BALANCE – Balance is important to make better use of your strength and to build confidence running on uneven terrain. This is often neglected in training programs. Focus on balance in and outside the gym. I also will continue adding specific examples of balance exercises in future posts, but remember this for now – your head position and your vision/focal point greatly affects your balance, so good posture and looking ahead and focussing deliberately is best, not just running without really looking properly at anything, letting you vision kind of zone out or blur won’t help your balance.

CROSS TRAINING – A great way to get extra training volume into your week without risking overuse injuries, with adding fun sessions into the mix and creating a well rounded body that can handle anything thrown at it. This could include a regular netball or soccer games, swimming, cycling, 9/18 holes of golf, ninja warrior/ocr training, dance class or just dancing at home… Many ways to add cross training into the equation, I high recommend focussing on what you really enjoy, keep fun as a top priority, plus you can think about what other areas of training you want to work on, like balance, coordination or different planes of motion, less repetition (let’s face it, running puts massive repetitions in sort of one direction, forwards – less on the trails compared to the treadmill, but still other activities will mix it up more, providing greater variety of movement and muscle use).

STRETCHING/MOBILITY – Yoga or just doing your own stretching routine will help keep you agile enough to move well and utilise your strength through greater range of motion. Don’t underestimate mobility, in life or in athletic performance. Just imagine really tight, limited hips, on fatigued legs 2/3rds through an event and then you want to jump or step high up onto the tree that’s fallen across the trail, and you’re the ‘Tinman’ from Oz!?!?
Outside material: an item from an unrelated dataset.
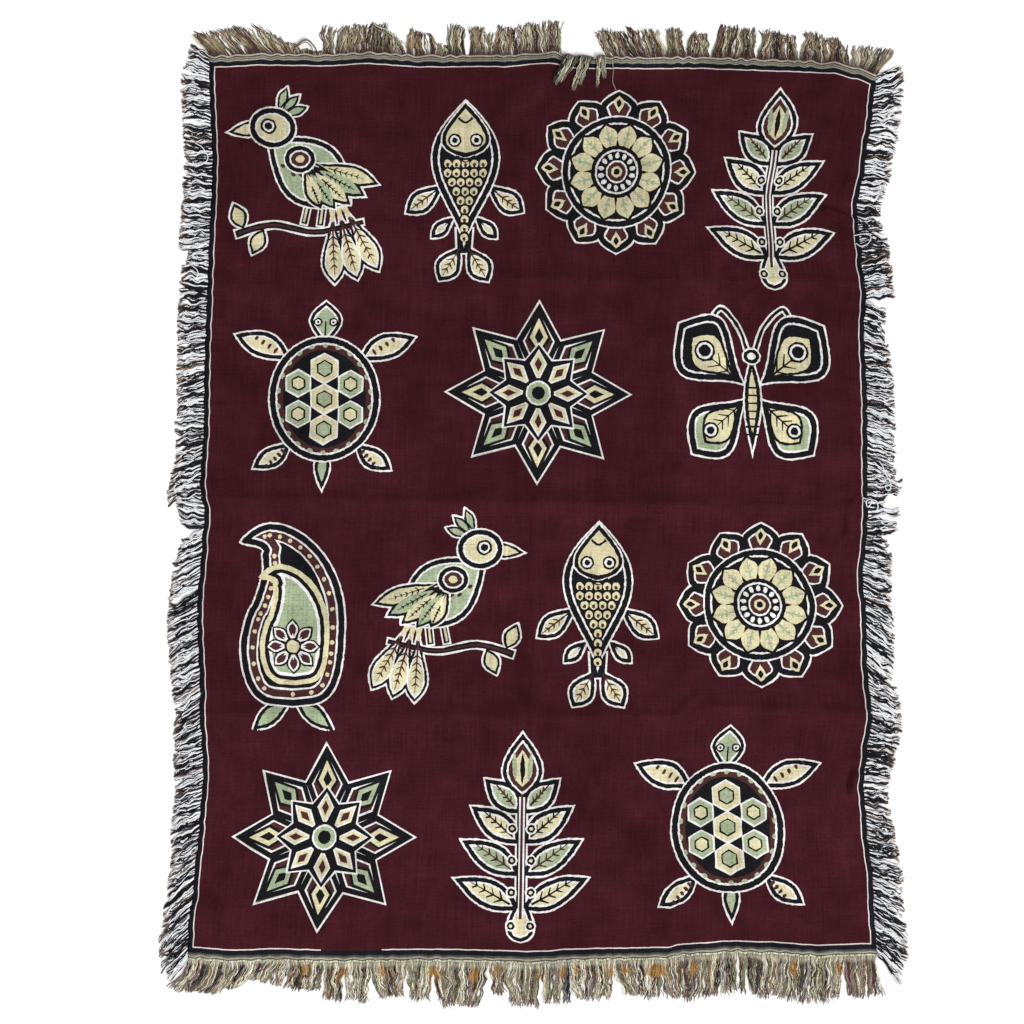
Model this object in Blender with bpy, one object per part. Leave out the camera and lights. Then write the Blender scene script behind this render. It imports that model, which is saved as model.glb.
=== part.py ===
"""A woven throw blanket lying face up on a flat surface, with a fringe on all four edges.

Metres, +Z up, length along Y, resting on Z = 0. The cloth is one sheet with the soft
ridges that were left where it had been folded. Each fringe is a row of yarn locks fused
into a narrow strip just outside the cloth's edge. Tables are in millimetres.

The flat cloth has coordinates u across and v along, from its middle. plan() gives the
place of each point once the cloth lies with its corners and edges pulled out of true,
and lift() gives how far its folds stand up.
"""
import math

import bmesh
import bpy
from mathutils import Matrix, Vector

MM = 0.001

CLOTH_WIDTH = 1.030
CLOTH_LENGTH = 1.405
CLOTH_THICKNESS = 0.002
HALF_WIDTH = CLOTH_WIDTH / 2
HALF_LENGTH = CLOTH_LENGTH / 2

# Where the corners lie, from the middle of a true rectangle: x, y
CORNER_BOTTOM_LEFT = (-530, -703)
CORNER_BOTTOM_RIGHT = (519, -697)
CORNER_TOP_LEFT = (-516, 704)
CORNER_TOP_RIGHT = (541, 674)

# How far each edge leaves the straight line between its corners: place along it, outward
TOP_EDGE = (
    (-515, 0), (-500, 1), (-436, 6), (-345, 7), (-267, 13), (-190, 10), (-62, 14),
    (7, 22), (56, 15), (144, 17), (246, 20), (380, 19), (449, 18), (483, 10), (515, 0),
)
BOTTOM_EDGE = (
    (-515, 0), (-440, 5), (-388, 3), (-290, 6), (-165, 5), (20, 9), (55, 6), (130, 5),
    (215, 1), (250, -2), (300, -5), (350, -3), (430, 2), (515, 0),
)
LEFT_EDGE = (
    (-702, 0), (-645, 0), (-600, -6), (-500, -13), (-430, -17), (-320, -10), (-170, -2),
    (-70, -7), (-25, -10), (25, -2), (120, -5), (230, -4), (360, -6), (500, -9), (702, 0),
)
RIGHT_EDGE = (
    (-702, 0), (-600, -5), (-500, -15), (-440, -20), (-380, -14), (-340, -7), (-240, -15),
    (-165, -16), (-120, -21), (-30, -14), (150, -14), (290, -19), (330, -16), (400, -23),
    (480, -30), (560, -17), (640, -6), (702, 0),
)
EDGE_PULL_REACH = 0.30

# Soft ridges: u and v of one end, u and v of the other, height, half width
FOLDS = (
    (-515, 0, 515, -2, 4.5, 30),
    (-30, 349, 515, 357, 3.0, 28),
    (-515, -332, 215, -332, 3.2, 28),
    (215, -332, 250, -300, 2.5, 26),
    (250, -318, 515, -325, 2.6, 28),
    (-30, 540, -28, 0, 2.5, 28),
    (-4, 0, -4, -406, 2.2, 28),
    (465, 483, 515, 470, 4.5, 18),
    (496, 600, 490, 300, 2.0, 20),
    (498, -428, 508, -450, 2.5, 20),
    (500, 10, 495, -50, 3.0, 18),
    (-505, 143, -460, 143, 2.5, 18),
    (200, -672, 224, -592, 2.2, 30),
    (-465, -578, -436, -530, 2.0, 28),
    (-268, 640, -238, 607, 2.0, 28),
    (300, -70, 455, -275, 1.5, 36),
)

# The sheet is cut into cells no wider than this, and finer ones beside a fold
COARSE_CELL = 0.052
FINE_CELL = 0.014
# Folds that lie along the cells: place of the fold, fine cells on each side of it
FOLD_COLUMNS = ((-17, 2), (487, 2))
FOLD_ROWS = ((-332, 2), (0, 2), (143, 1), (353, 2), (476, 1))

FRINGE_GAP = 0.0003
STRIP_WIDTH = 0.004
STRIP_THICKNESS = 0.002
LOCK_PITCH = 0.024

# Tufts of each fringe, in order along the edge:
# root from, root to, tip from, tip to, length at the start, length at the end
TOP_TUFTS = (
    (-515, -465, -530, -500, 37, 44),
    (-465, -415, -500, -455, 47, 44),
    (-415, -370, -450, -380, 51, 16),
    (-370, -340, -370, -340, 9, 9),
    (-340, -320, -340, -320, 47, 50),
    (-320, -295, -315, -295, 50, 37),
    (-295, -240, -290, -245, 50, 51),
    (-240, -210, -245, -220, 40, 25),
    (-210, -165, -205, -175, 47, 37),
    (-165, -145, -165, -145, 25, 19),
    (-145, -80, -145, -85, 53, 50),
    (-80, -35, -75, -45, 51, 44),
    (-35, 30, -40, 30, 50, 51),
    (30, 100, 35, 90, 62, 62),
    (100, 150, 85, 125, 47, 44),
    (150, 190, 125, 185, 53, 47),
    (190, 225, 195, 215, 53, 44),
    (225, 260, 230, 255, 44, 40),
    (260, 330, 275, 330, 56, 50),
    (330, 385, 340, 370, 50, 40),
    (385, 425, 395, 425, 53, 47),
    (425, 465, 430, 460, 47, 34),
    (465, 515, 475, 535, 31, 40),
)
BOTTOM_TUFTS = (
    (-515, -495, -540, -520, 50, 50),
    (-495, -470, -520, -490, 50, 50),
    (-470, -430, -485, -435, 47, 44),
    (-430, -400, -430, -410, 37, 22),
    (-400, -335, -400, -340, 47, 45),
    (-335, -285, -335, -285, 62, 59),
    (-285, -255, -285, -260, 65, 62),
    (-255, -215, -255, -220, 59, 56),
    (-215, -190, -215, -195, 53, 56),
    (-190, -145, -190, -150, 65, 62),
    (-145, -105, -140, -105, 72, 72),
    (-105, -65, -100, -75, 72, 68),
    (-65, -35, -60, -35, 59, 67),
    (-35, 5, -35, 0, 68, 68),
    (5, 55, 0, 45, 68, 65),
    (55, 90, 65, 90, 65, 62),
    (90, 135, 95, 125, 56, 62),
    (135, 170, 140, 165, 56, 59),
    (170, 210, 170, 200, 62, 65),
    (210, 260, 205, 255, 68, 68),
    (260, 295, 265, 290, 65, 62),
    (295, 390, 295, 385, 68, 65),
    (390, 430, 390, 425, 68, 72),
    (430, 480, 430, 480, 68, 68),
    (480, 515, 500, 540, 68, 68),
)
LEFT_TUFTS = (
    (-702, -685, -735, -710, 28, 34),
    (-685, -625, -705, -665, 40, 47),
    (-625, -545, -660, -575, 47, 40),
    (-545, -470, -570, -485, 40, 47),
    (-470, -390, -480, -400, 44, 44),
    (-390, -345, -400, -365, 40, 37),
    (-345, -315, -360, -330, 44, 40),
    (-315, -270, -320, -290, 34, 44),
    (-270, -175, -285, -190, 44, 48),
    (-175, -75, -185, -85, 47, 44),
    (-75, -45, -75, -60, 37, 31),
    (-45, 0, -55, -10, 53, 56),
    (0, 45, -5, 45, 54, 47),
    (45, 90, 50, 90, 42, 45),
    (90, 230, 90, 225, 44, 44),
    (230, 350, 230, 345, 47, 44),
    (350, 380, 345, 370, 40, 31),
    (380, 540, 380, 540, 50, 44),
    (540, 620, 540, 615, 47, 47),
    (620, 702, 615, 700, 44, 37),
)
RIGHT_TUFTS = (
    (-702, -660, -750, -700, 37, 50),
    (-660, -580, -685, -600, 53, 50),
    (-580, -470, -595, -480, 50, 44),
    (-470, -370, -475, -380, 44, 47),
    (-370, -275, -380, -285, 47, 44),
    (-275, -150, -285, -155, 40, 44),
    (-150, -55, -150, -60, 47, 40),
    (-55, -10, -55, -10, 53, 47),
    (-10, 5, -15, 0, 22, 19),
    (5, 40, 15, 40, 53, 44),
    (40, 105, 40, 105, 44, 44),
    (105, 180, 100, 175, 44, 44),
    (180, 250, 175, 245, 44, 44),
    (250, 315, 245, 305, 42, 42),
    (315, 330, 310, 325, 40, 37),
    (330, 410, 325, 410, 47, 47),
    (410, 430, 410, 430, 34, 34),
    (430, 490, 435, 490, 40, 47),
    (490, 630, 490, 635, 47, 47),
    (630, 702, 640, 715, 47, 44),
)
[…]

MENTAL TOUGHNESS/MINDSET – Especially going into longer and longer events, your frame of mind and mental toughness will play a greater role in your ability to achieve your goals. The body sends your brain warning signals to back off well before you reach your actual physical limitations. It’s always worried you’ll go too far and hurt yourself so it tells you quite early on to back off. We can give up early in training or DNF an event by listening to the early warning signals. (Obviously some warning signals need to be listened to, I don’t want you lot going silly and breaking yourselves) Learning to really be in tune with our upper mental and physical limits we can better push through, closer to our performance ceiling. Easier to say than do I know. Separate from training, meditation/mindfulness sessions can be useful in help to calm and focus the mind, so in training or events it can better asses your situation. During training you can build mental toughness by deliberately throwing yourself some ‘curveballs’. Do some things, add some elements to agitate yourself, like stepping in the puddle with one foot and try to remain calm through the next 3km of squelching shoe and sock on one side. Don’t push out the air bubble in your hydration pack and ignore the noise it makes. When you come across a section of trail you find extremely hard, do more repeats of it rather than sigh a relief and move past it. Run with someone that will tell you every Covid hotspot and go on about the whole situation the whole run and try not to push them into the shrub. You want to learn to appreciate the extra challenges (“learn to love it” never really happens, but you can definitely learn to appreciate it) because through stress and challenge the greatest improvements come and this is what it’s all about, greater adaptations for greater performance.

These are some examples of types of training sessions, different ways to focus your efforts that you can include in you training program, think about you priorities.

In future posts I’ll continue to go more in depth about different training styles/sessions. Next post I write on Programming, I’ll discuss building the structure of you plan, how you can fit it all together. Trust me it’ll start to actually look like a training plan soon. In the mean time you can start implementing some of these ideas into you current routine.